HANOVER, PA.— Fiscal 2020 was a year of contrasts for Utz Brands, Inc. The company started the year as privately held, but finished as publicly traded after combining with Collier Creek Holdings and going public in August 2020. Utz Brands finished fiscal 2020 in a strong fashion as fourth quarter sales rose 22% but incurred a quarterly loss due to expenses related to the acquisition of Truco Enterprises.

“Looking at the numbers in the fourth quarter, our financial results were very strong, with net sales growing over 22% and nearly 7% on a pro forma basis, which excludes the 53rd week in Q4,” said Dylan B. Lissette, chief executive officer, during a March 18 conference call with securities analysts.

From a market share perspective, he said the company gained share across potato chips, tortilla chips and pork rinds during the quarter. The product lines make up more than 65% of the company’s retail sales.

“In potato chips, we drove double-digit growth, which was nearly double the category as we continue to increase distribution of our flagship Utz brand outside of our core regions, and Zapp's remained on its double-digit growth trajectory,” he said.

For the quarter ended Jan. 3, Utz Brands, Inc. recorded a loss of $7.97 million, which was an improvement over the pro forma results from the year prior when the company incurred a loss of $24.7 million.

Quarterly sales were $246 million, up from $202 million for the fourth quarter of 2019.

Pro forma sales in 2020 were $964 million, an increase over 2019 when the company had sales of $768 million.

“In 2020, we saw significant growth in households buying our product with higher dollars per buyer being spent and increasing rates of repurchase,” Mr. Lissette said. “We grew buyers by more than 3 million for the 52 weeks ending Dec. 27, 2020, versus the prior year, which is nearly two-times more than any other salty snack competitor during this period.

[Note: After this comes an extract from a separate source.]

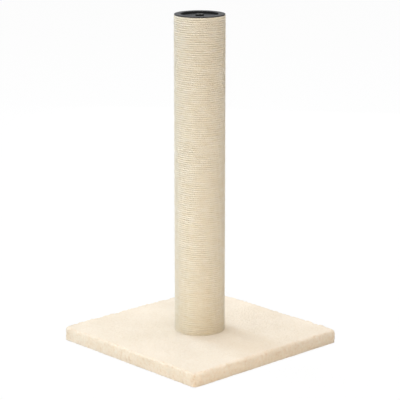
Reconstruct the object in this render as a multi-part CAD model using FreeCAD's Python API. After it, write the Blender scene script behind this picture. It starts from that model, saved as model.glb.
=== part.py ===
import FreeCAD, Part
import math
import os

from FreeCAD import Vector

# A cat scratching post: a rope-wound cardboard tube, closed by a moulded plug at each end, bolted from below
# through a square board that a plush cover wraps. Millimetres. The origin is on the floor, on the post's axis.

# Base board, particle board
board_side = 340.0
board_thickness = 16.0
board_corner_radius = 4.0

# Plush cover: one cloth over the top and the edges, turned in under the board
plush_thickness = 5.0
plush_under_post = 3.0
cover_edge_radius = 4.0
hem_thickness = 3.0
hem_width = 35.0
hem_fold_radius = 2.0
hem_mitre_gap = 1.0

# Staples that hold the hem
hem_staples_per_side = 5
hem_staple_crown = 12.0
hem_staple_leg = 9.0
hem_staple_inset = 17.0
hem_staple_end_margin = 45.0
hem_staple_depth = 0.4

# Staple wire, the same flat wire in the hem and on the rope
staple_wire_width = 1.2
staple_wire_thickness = 0.7
staple_clearance = 0.05

# Post
tube_length = 575.0
tube_bore_radius = 38.0
tube_wall = 3.5
rope_layer = 4.0
rope_layer_clearance = 0.1

# Rope turns under the top plug, and the staples at both ends of the rope
rope_pitch = 3.75
rope_diameter = 3.3
rope_turns = 24
rope_end_angle = 135.0
rope_end_clearance = 0.2
rope_gap_points_per_turn = 36
rope_staples_per_end = 2
rope_staple_crown = 8.0
rope_staple_spacing = 10.0
rope_staple_tip_margin = 0.3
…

“Moreover, our rates of repurchase increased year-over-year to 70%, suggesting stickiness for this increase in the number of households. We've seen the total number of buyers growing throughout 2020, and coupled with increasing repeat rates, we continue to gain confidence about what this means for the company's long-term growth prospects.”

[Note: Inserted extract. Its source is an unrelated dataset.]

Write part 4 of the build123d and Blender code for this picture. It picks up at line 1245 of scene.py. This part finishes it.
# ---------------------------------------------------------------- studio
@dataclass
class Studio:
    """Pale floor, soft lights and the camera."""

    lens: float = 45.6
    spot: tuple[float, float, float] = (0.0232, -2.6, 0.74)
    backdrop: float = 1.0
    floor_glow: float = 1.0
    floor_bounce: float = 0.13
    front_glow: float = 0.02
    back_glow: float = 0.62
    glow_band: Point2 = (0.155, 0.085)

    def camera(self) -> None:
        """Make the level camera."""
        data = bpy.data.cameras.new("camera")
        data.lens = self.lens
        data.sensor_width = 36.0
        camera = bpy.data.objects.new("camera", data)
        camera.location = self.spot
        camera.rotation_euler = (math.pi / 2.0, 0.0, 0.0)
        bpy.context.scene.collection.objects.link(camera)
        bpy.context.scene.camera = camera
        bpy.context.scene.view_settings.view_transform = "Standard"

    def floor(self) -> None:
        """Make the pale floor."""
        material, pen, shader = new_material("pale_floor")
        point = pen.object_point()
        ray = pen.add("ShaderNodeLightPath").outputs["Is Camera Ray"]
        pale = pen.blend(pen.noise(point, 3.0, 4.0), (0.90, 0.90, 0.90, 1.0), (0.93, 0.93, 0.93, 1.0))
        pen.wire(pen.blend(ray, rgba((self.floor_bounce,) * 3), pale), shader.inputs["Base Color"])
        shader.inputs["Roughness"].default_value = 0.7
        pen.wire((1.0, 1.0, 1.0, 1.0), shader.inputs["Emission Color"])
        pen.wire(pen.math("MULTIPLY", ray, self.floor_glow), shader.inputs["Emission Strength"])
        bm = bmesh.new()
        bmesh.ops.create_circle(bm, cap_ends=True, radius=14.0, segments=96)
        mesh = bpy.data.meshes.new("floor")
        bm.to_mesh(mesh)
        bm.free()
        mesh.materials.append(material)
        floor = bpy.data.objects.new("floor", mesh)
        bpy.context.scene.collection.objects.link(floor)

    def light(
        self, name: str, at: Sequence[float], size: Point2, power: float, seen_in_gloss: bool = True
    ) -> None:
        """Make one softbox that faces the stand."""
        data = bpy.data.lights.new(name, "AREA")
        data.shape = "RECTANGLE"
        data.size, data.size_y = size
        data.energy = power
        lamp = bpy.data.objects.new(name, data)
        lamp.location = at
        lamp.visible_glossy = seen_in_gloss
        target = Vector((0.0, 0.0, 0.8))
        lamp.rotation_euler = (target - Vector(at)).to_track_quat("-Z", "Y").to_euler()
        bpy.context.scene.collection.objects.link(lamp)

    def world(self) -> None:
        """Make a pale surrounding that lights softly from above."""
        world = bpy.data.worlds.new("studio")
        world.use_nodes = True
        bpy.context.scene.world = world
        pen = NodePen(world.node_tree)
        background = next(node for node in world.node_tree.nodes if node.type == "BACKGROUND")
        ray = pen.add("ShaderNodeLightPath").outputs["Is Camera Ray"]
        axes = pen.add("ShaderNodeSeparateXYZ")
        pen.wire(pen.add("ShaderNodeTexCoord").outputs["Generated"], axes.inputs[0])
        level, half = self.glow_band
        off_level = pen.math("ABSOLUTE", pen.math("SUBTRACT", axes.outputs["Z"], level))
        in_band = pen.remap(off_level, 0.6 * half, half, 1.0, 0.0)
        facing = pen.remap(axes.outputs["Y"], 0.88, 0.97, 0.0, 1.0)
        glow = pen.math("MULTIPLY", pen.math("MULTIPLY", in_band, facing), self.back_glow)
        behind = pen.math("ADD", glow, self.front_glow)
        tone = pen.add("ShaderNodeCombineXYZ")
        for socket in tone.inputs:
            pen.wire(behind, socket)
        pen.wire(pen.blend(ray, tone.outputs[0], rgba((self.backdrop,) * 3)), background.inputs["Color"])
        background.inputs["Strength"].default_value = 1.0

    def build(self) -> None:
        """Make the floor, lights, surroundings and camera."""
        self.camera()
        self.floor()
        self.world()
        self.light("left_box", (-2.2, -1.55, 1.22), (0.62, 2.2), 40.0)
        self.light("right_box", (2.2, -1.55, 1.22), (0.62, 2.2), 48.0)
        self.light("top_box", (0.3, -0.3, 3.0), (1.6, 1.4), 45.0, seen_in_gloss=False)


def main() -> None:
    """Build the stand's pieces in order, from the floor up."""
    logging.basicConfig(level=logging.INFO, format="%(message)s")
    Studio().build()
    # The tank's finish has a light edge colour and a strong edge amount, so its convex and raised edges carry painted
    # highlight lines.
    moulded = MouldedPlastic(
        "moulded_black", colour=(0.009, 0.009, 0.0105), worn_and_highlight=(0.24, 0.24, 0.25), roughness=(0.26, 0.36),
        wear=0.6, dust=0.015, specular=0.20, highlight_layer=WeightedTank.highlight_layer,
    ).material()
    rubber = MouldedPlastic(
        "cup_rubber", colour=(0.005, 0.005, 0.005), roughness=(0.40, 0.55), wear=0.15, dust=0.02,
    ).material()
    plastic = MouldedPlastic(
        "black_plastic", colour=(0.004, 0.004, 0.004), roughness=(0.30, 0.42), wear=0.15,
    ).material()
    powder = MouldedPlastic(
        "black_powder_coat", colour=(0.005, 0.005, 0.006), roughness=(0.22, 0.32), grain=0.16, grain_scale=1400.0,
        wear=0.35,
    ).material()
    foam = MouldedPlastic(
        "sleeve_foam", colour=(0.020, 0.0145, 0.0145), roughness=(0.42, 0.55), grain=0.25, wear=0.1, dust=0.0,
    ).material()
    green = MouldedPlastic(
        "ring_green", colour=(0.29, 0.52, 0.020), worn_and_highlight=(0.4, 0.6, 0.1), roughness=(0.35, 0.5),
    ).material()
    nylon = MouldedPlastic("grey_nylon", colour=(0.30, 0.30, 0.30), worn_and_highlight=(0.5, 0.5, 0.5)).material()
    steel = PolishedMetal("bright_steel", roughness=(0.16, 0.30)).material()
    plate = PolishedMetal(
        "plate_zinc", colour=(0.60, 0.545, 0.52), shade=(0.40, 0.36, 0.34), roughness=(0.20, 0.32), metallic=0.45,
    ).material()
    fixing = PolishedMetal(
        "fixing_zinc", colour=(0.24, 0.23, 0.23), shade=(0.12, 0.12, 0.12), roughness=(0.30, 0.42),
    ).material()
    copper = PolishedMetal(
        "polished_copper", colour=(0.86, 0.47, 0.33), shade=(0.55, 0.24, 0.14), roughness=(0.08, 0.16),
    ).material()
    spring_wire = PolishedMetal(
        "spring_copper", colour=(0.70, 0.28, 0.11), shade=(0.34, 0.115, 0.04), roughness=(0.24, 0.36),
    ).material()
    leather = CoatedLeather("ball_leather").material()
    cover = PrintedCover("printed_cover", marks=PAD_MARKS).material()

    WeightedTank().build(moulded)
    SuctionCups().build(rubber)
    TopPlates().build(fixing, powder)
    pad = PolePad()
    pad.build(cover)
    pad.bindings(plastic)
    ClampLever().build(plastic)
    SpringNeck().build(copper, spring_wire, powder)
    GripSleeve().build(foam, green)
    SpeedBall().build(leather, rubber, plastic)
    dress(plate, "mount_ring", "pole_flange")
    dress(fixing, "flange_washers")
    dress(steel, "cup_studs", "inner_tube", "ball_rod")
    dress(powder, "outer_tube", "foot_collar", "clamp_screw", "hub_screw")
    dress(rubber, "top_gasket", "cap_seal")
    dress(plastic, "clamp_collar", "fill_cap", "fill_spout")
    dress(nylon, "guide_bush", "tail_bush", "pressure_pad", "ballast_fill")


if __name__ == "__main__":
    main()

The company is guiding fiscal 2021 sales will be approximately $1.16 billion. Adjusted EBITDA will be in a range between $180 million and $190 million, and adjusted earnings per share will be between 70¢ and 75¢ per share.

“We expect modest organic sales growth year-over-year, even as we lap fiscal '20 organic growth of over 8%,” said Cary D. Devore, chief financial officer. “We began the year with good momentum, with strong retail sales growth through February, and we expect full-year 2021 organic growth, led by incremental distribution, innovation and price/mix, partially offset by the COVID-19-related lap and our continued DSD route conversion to independent operators.”

Since August, the company has made three acquisitions in H.K. Anderson, On the Border tortilla chips, and Vintners. The Vintners acquisition was closed in February, and Mr. Lissette said it will provide Utz Brands with a strong DSD presence with approximately 55 routes.

“Our acquisitions of H.K. Anderson, On the Border tortilla chips and dips, and Vintners will collectively enhance our geographic footprint, enable us to drive increased penetration of our power brands, and enhance our strength in key products of subcategories,” he said.